No matter who you voted for, I hope we can agree that both candidates made this a divisive election. We saw it leading up to the election and I think we have seen it in the last few days. And it’s interesting because in the midst of it, I have seen people testify to their faith in many ways. I’ve experienced everything from affirmation of God’s love for this country (“Trump is the answer to our prayers”) to abandonment (“where was God in all of this?”) to fear of the apocalypse. I am not going to try and correct any of these feelings; it’s not for me to tell you if your feelings are right or wrong. But here is what I do know: our testimony should be that Christ is the same yesterday, today, and tomorrow. And no matter who you voted for (or if you even voted at all) God loves you and God thought you were worth dying for. Another sentiment I’ve heard is “we’ve got work to do.”

This sentiment has often come in the context of encouraging the country to unite once again. To come together once again meaning that maybe we need to acknowledge our failures as a people while at the same time, giving Mr Trump (or any other newly elected official for that matter) the opportunity to lead and prove that they too want a united people. And in the meantime, we remember that our call of loyalty is to Christ alone. But yes, we’ve got work to do. What people may not realize is that we’ve been doing some work for a long time.

No elected official is going to change the fact that we all show up in this place at this time week after week hoping to discern God’s will for our lives, yearning to be fed and forgiven, and then sent out in the hopes of doing God’s work in this world through the power of the Holy Spirit. That is what we did before November 8th and that is what we will continue to do. If Jesus tells us that we will have the opportunity to testify about him to others, one of the best ways we do that year after year is through our relationship with the Foods Resource Bank as well as continued stewardship of the land God has given to all of us. Part of our call as Christians is to advocate for those who have less than us. We are called to stand with the marginalized. We are called to advocate for what is known as “preferential treatment of the poor.” We are called to tend to whatever God has given us with care, love, and devotion because everything we have and everything we are belongs to God.

So we testify to God and God’s love through FRB. For some of you, it may seem like or look like a check, or 50 bushels of grain. But, for someone benefiting from the programs that FRB has put into place, it can mean the difference literally between life and death. A woman in the Central African Republic now has new crop options to feed her previously malnutritioned child. The money she has raised for the sale of her crops may give her the ability to leave a dangerous environment full of rebels that want to mutilate her newborn daughter. Crops may give her a new start. Testify.

A man in Armenia has been trained on raising sheep. In an area that isn’t friendly to crops or sometimes to life for that matter, this man now has the ability to sell sheep’s wool and meat. The prospect that his children will not live in poverty like he did growing up is looking greater every day. Testify.

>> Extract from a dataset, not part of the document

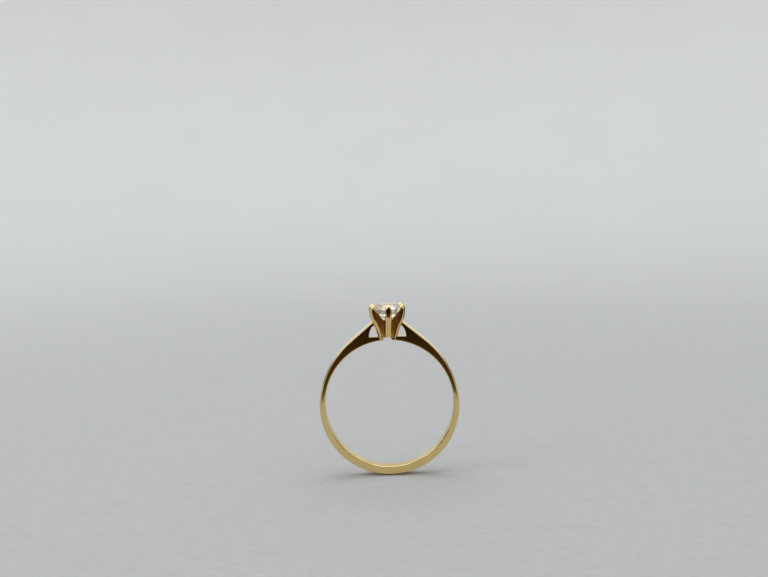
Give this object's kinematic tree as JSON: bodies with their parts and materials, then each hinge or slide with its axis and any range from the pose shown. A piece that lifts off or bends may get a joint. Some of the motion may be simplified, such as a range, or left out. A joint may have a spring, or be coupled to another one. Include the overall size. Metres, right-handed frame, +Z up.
{
  "type": "engagement ring",
  "caption": "Yellow-gold solitaire ring: slim domed band, cathedral shoulders with open windows, tulip claw head and a round brilliant stone.",
  "frame": {"origin": "centre of the finger hole, midway along the finger", "axes": "+Y runs along the finger hole, +Z points up through the middle of the stone, +X is to the right seen from the front"},
  "size_m": [0.0186, 0.005, 0.0228],
  "materials": {
    "yellow_gold": "polished",
    "brilliant_stone": "faceted and polished"
  },
  "bodies": {
    "root": {"shank": "yellow_gold", "left_shoulder": "yellow_gold", "right_shoulder": "yellow_gold", "left_bridge_rail": "yellow_gold", "right_bridge_rail": "yellow_gold", "head_collet": "yellow_gold", "front_claw": "yellow_gold", "front_right_claw": "yellow_gold", "back_right_claw": "yellow_gold", "back_claw": "yellow_gold", "back_left_claw": "yellow_gold", "front_left_claw": "yellow_gold", "centre_stone": "brilliant_stone"}
  },
  "joints": []
}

On the Palestinian West Bank, a family may now have a working well thanks to FRB. This means that their daughter no longer has to walk 5 miles each way to collect water. This means that she is no longer under the threat of sexual assault on her daily walk and that she now can attend school. We know that when our daughters are educated on the same level and extent as our sons, the world is a better place. Testify.

Locally, I know many of you that have been called by God to steward the land and the animals have done so with great care, love, and compassion. You consider the environment when choosing seed and pesticide; you may choose a no-till method so to enhance the soil; you may insure that some of your beef or pork gets donated to our local food pantry or other organizations that may use it. Testify.

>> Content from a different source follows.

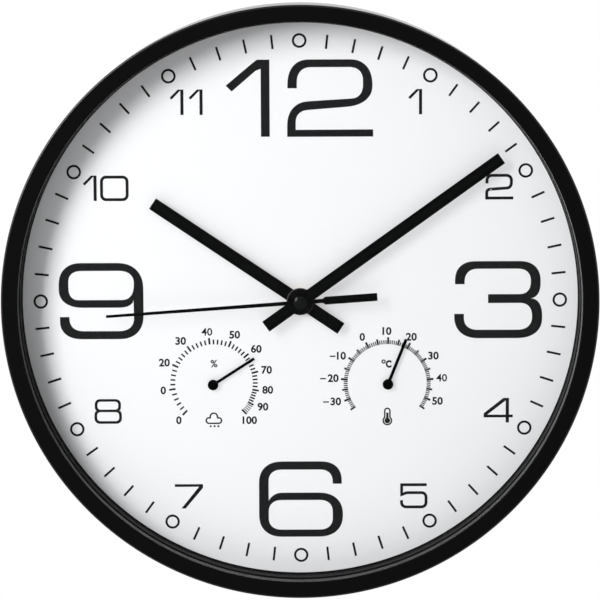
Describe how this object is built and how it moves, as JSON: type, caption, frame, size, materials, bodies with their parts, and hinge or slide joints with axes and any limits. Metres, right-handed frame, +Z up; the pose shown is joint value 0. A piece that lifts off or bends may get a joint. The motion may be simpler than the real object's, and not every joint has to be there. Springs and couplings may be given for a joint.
{
  "type": "weather station wall clock",
  "caption": "Round analogue wall clock in a deep black frame, with a hygrometer and a thermometer on its white dial and a keyhole hanger behind.",
  "frame": {"origin": "the point where the wall hook bears at the top of the hanger slot, in the plane of the wall", "axes": "+Z up, +Y into the wall, dial facing -Y"},
  "size_m": [0.3, 0.042, 0.3],
  "materials": {
    "frame_plastic": "satin black",
    "clear_glass": "clear",
    "spacer_plastic": "matt black",
    "dial_print": "matt white print",
    "back_plastic": "fine texture, dark grey",
    "zinc_steel": "zinc plated",
    "movement_plastic": "matt black",
    "nylon": "natural",
    "brass": "turned",
    "rubber": "matt",
    "copper_wire": "enamelled copper wire",
    "iron": "plain",
    "board": "green lacquer",
    "battery_jacket": "printed sleeve",
    "spring_steel": "nickel plated",
    "hand_metal": "black lacquer",
    "knob_plastic": "matt black",
    "cap_plastic": "gloss black",
    "gauge_plastic": "matt black",
    "bimetal": "bimetal strip",
    "moisture_strip": "coated metal strip"
  },
  "bodies": {
    "case": {"frame_ring": "frame_plastic", "glass_lens": "clear_glass", "spacer_ring": "spacer_plastic", "dial_plate": "dial_print", "back_plate": "back_plastic", "back_plate_screw_1": "zinc_steel", "back_plate_screw_2": "zinc_steel", "back_plate_screw_3": "zinc_steel", "back_plate_screw_4": "zinc_steel", "back_plate_screw_5": "zinc_steel", "back_plate_screw_6": "zinc_steel", "hanger_bracket": "zinc_steel", "hanger_screw_1": "zinc_steel", "hanger_screw_2": "zinc_steel", "stator": "iron", "coil_core": "iron", "coil_bobbin": "nylon", "coil_winding": "copper_wire", "train_plate": "movement_plastic", "circuit_board": "board", "quartz_crystal": "spring_steel", "movement_case": "movement_plastic", "movement_rear_cover": "movement_plastic", "threaded_bush": "brass", "rubber_washer": "rubber", "flat_washer": "brass", "hex_nut": "brass", "battery": "battery_jacket", "contact_plus": "spring_steel", "contact_minus": "spring_steel", "hygrometer_housing": "gauge_plastic", "hygrometer_rear_cap": "gauge_plastic", "hygrometer_coil": "moisture_strip", "thermometer_housing": "gauge_plastic", "thermometer_rear_cap": "gauge_plastic", "thermometer_coil": "bimetal"},
    "seconds_train": {"second_wheel": "nylon", "second_hand": "hand_metal", "second_hand_cap": "cap_plastic"},
    "rotor": {"rotor": "iron"},
    "intermediate": {"intermediate_wheel": "nylon"},
    "third": {"third_wheel": "nylon"},
    "centre": {"centre_wheel": "nylon"},
    "minutes_train": {"cannon_pinion": "brass", "minute_hand": "hand_metal", "minute_hand_collar": "brass"},
    "minute_work": {"minute_wheel": "nylon"},
    "hours_train": {"hour_wheel": "nylon", "hour_hand": "hand_metal"},
    "knob": {"set_knob": "knob_plastic"},
    "hygrometer": {"hygrometer_arbor": "brass", "hygrometer_pointer": "hand_metal"},
    "thermometer": {"thermometer_arbor": "brass", "thermometer_pointer": "hand_metal"}
  },
  "joints": [
    {"name": "seconds", "type": "hinge", "parent": "case", "child": "seconds_train", "pos_m": [0, 0, -0.105], "axis": [0, 1, 0], "continuous": true},
    {"name": "rotor_turn", "type": "hinge", "parent": "case", "child": "rotor", "pos_m": [-0.01559, 0, -0.10197], "axis": [0, 1, 0], "continuous": true},
    {"name": "intermediate_turn", "type": "hinge", "parent": "case", "child": "intermediate", "pos_m": [-0.00832, 0, -0.10617], "axis": [0, 1, 0], "continuous": true},
    {"name": "third_turn", "type": "hinge", "parent": "case", "child": "third", "pos_m": [0.01064, 0, -0.10312], "axis": [0, 1, 0], "continuous": true},
    {"name": "centre_turn", "type": "hinge", "parent": "case", "child": "centre", "pos_m": [0, 0, -0.105], "axis": [0, 1, 0], "continuous": true},
    {"name": "minutes", "type": "hinge", "parent": "case", "child": "minutes_train", "pos_m": [0, 0, -0.105], "axis": [0, 1, 0], "continuous": true},
    {"name": "minute_work_turn", "type": "hinge", "parent": "case", "child": "minute_work", "pos_m": [0.005, 0, -0.09634], "axis": [0, 1, 0], "continuous": true},
    {"name": "hours", "type": "hinge", "parent": "case", "child": "hours_train", "pos_m": [0, 0, -0.105], "axis": [0, 1, 0], "continuous": true},
    {"name": "set_knob_turn", "type": "hinge", "parent": "case", "child": "knob", "pos_m": [0.00759, 0, -0.08668], "axis": [0, 1, 0], "continuous": true},
    {"name": "humidity", "type": "hinge", "parent": "case", "child": "hygrometer", "pos_m": [-0.0444, 0, -0.1479], "axis": [0, 1, 0], "range_deg": [-191.6, 75.1], "stiffness_Nm_per_rad": 0.0004},
    {"name": "temperature", "type": "hinge", "parent": "case", "child": "thermometer", "pos_m": [0.0444, 0, -0.1479], "axis": [0, 1, 0], "range_deg": [-145.8, 102.6], "stiffness_Nm_per_rad": 0.0004}
  ],
  "couplings": [
    {"joint": "rotor_turn", "follows": "seconds", "ratio": 30},
    {"joint": "intermediate_turn", "follows": "seconds", "ratio": -5},
    {"joint": "third_turn", "follows": "seconds", "ratio": -0.125},
    {"joint": "centre_turn", "follows": "seconds", "ratio": 0.016667},
    {"joint": "minute_work_turn", "follows": "minutes", "ratio": -0.33333},
    {"joint": "hours", "follows": "minutes", "ratio": 0.083333},
    {"joint": "set_knob_turn", "follows": "minutes", "ratio": 1}
  ]
}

Since Wednesday, we’ve been hearing “we’ve got work to do.” What the country needs to know is that we have been working. We may have been quiet about it, but we’ve been working. We’ve been working to show our neighbors in the next county and in the next country that we love them and that God loves them. No candidate will ever change that. And so maybe while we haven’t been super vocal with our testimony, we have testified about Jesus through our actions. And those opportunities to continue testifying will remain. No candidate, no politician, no one should ever stop you from testifying of the love of Christ.

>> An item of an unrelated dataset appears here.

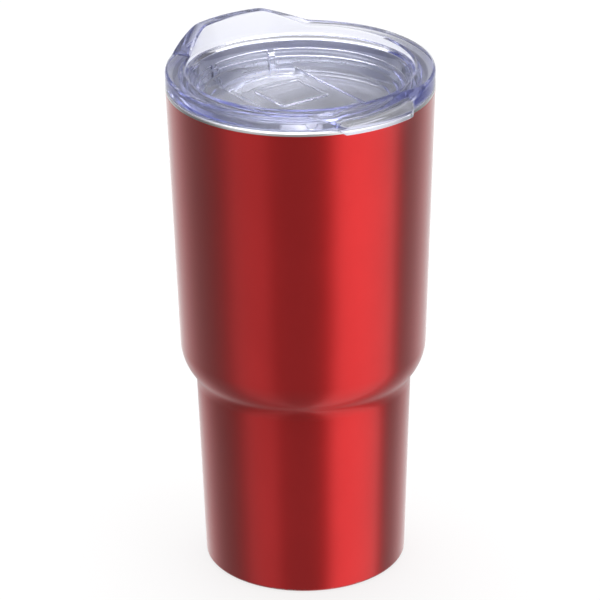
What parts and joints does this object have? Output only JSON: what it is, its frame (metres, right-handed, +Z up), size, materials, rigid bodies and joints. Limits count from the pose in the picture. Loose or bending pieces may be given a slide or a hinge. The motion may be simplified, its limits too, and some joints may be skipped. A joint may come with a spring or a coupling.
{
  "type": "insulated tumbler with lid",
  "caption": "Double-wall vacuum tumbler, wide taper above a stepped waist, with a clear press-in lid, raised drinking lip, lift tab and sliding closure.",
  "frame": {"origin": "centre of the base, on the surface that the tumbler stands on", "axes": "+Z up along the tumbler's axis, +Y towards the lid's raised drinking lip, -Y towards its lift tab, symmetric about X = 0"},
  "size_m": [0.088, 0.09, 0.1812],
  "materials": {
    "coated_steel": "satin translucent red lacquer over brushed steel",
    "liner_steel": "polished lip, satin inside",
    "base_steel": "satin",
    "copper_foil": "bright copper foil",
    "sealing_glass": "fused bead",
    "getter_metal": "sintered",
    "clear_plastic": "polished clear plastic with a faint blue-violet tint in thick edges",
    "silicone": "translucent silicone"
  },
  "bodies": {
    "cup": {"outer_wall": "coated_steel", "liner_wall": "liner_steel", "liner_bottom": "liner_steel", "liner_foil": "copper_foil", "outer_base": "base_steel", "base_cover": "base_steel", "vacuum_plug": "sealing_glass", "getter": "getter_metal", "getter_clip": "base_steel"},
    "lid": {"lid_body": "clear_plastic", "lid_seal": "silicone"},
    "slider": {"slider_plate": "clear_plastic", "slider_seal": "silicone"}
  },
  "joints": [
    {"name": "lid_lift", "type": "slide", "parent": "cup", "child": "lid", "axis": [0, 0, 1], "range_m": [0, 0.03]},
    {"name": "slider_slide", "type": "slide", "parent": "lid", "child": "slider", "axis": [0, 1, 0], "range_m": [-0.0085, 0.0053]}
  ]
}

We are in a hurting world, right now, brothers and sisters. And yes, there is a call to come together as the body of Christ. But, when even a small portion of the body of Christ is bleeding, we have work to do. People need to know that they are loved. People need to know they are valued. People need to know that they are seen and heard. People need to be given space to hurt, to heal, and to have hope. We can do that by continuing to be present with people here and globally. We continue to let people know they are loved by testifying to God’s love. And if this week has you questioning God’s love or God’s will, I am not going to tell you to get over it, or assure you that it will all be okay. What I will tell you is that God loves you, I love you, and nothing will ever change that. I’ll spend my dying breath testifying to that fact.